In the African nation of Burkina Faso, giving birth is a health risk. One out of every 10 children dies in infancy, and seven out of every 100 mothers die while giving birth.
Engineers Without Borders, a student-led international development group, is trying to create a brighter future for women giving birth in Dissin, a rural town in Burkina Faso, where babies are often delivered by the light of a flashlight, and a lack of running water and electricity jeopardizes the health of mother and child.
The group is going to build solar-paneled roofs to provide lighting at four health clinics surrounding the town, and a water pumping and filtration system that will help provide better care at the clinics.
“These clinics are off the beaten path. There’s no electricity or water, and they see about 30 to 40 patients a day,” Kevin Diehn, one of the project managers for the work in Burkina Faso, said. “The main issue is night deliveries, where they have to use a flashlight, and it’s not good for the babies or the mothers.”
Members of the group traveled to Dissin this summer to evaluate projects they had already done and determine how they could expand upon them.
“In August, we tested the water and found bacteria that are markers for worse bacteria and diseases, so we’re trying to develop a filtration method using iodine of chlorine to increase the water quality,” Diehn said.
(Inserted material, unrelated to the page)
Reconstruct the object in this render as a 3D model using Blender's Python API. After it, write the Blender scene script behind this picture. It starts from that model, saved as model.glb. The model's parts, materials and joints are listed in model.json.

The project, led by Diehn and co-project manager Kelly Canfield, previously had three successful phases in Dissin, including implementing a lighting system at a literary center so people who worked during the day could study at night, and installing water pumps for farming purposes that filled a large tank and helped conserve water from the rainy to the dry season, Diehn said.
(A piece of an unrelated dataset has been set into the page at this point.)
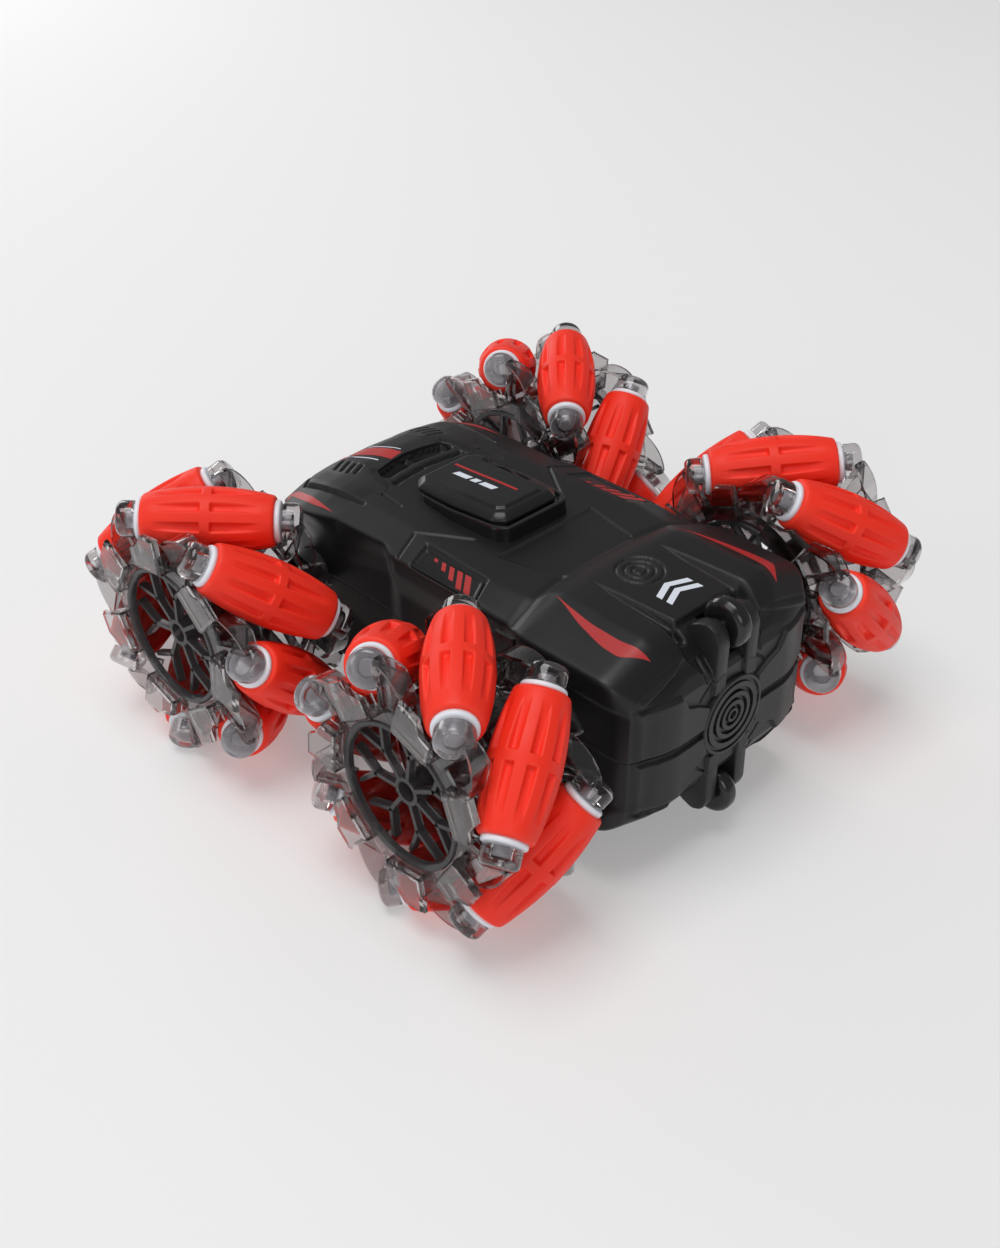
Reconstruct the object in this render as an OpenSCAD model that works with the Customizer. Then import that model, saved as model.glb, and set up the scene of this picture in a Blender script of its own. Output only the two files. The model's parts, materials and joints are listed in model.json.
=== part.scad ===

Diehn said the group’s projects cost about $30,000 to $40,000, with part of the money going toward plane tickets and the rest toward building materials, which they bought locally to spur Burkina Faso’s economy. But this year, the group received a $12,000 grant for the project from Boeing, Diehn said.
A team will be returning to Dissin to implement the solar panels in January and a second time in June for the water pumping and filtration system, said Mike Fetters, the public relations officer for the group, furthering a years-long relationship.
“The relationships with communities have been growing beyond anything we could have thought,” Fetters said.
Diehn said the goal of the group is to make as big an impact as they can, and if something fails, then they try to impart a stewardship on the people to take charge of the projects and even duplicate them.
“The goal is to stay with a community for five years, scout projects, identify as many needs as we can and build a trust with them,” Diehn said.
The group also has two other projects in Ethiopia and Peru, Fetters said, including a community-center building project in Ethiopia and a retrofitting project in Peru that involved building upon a water chlorination system they built last summer in a small Andean village.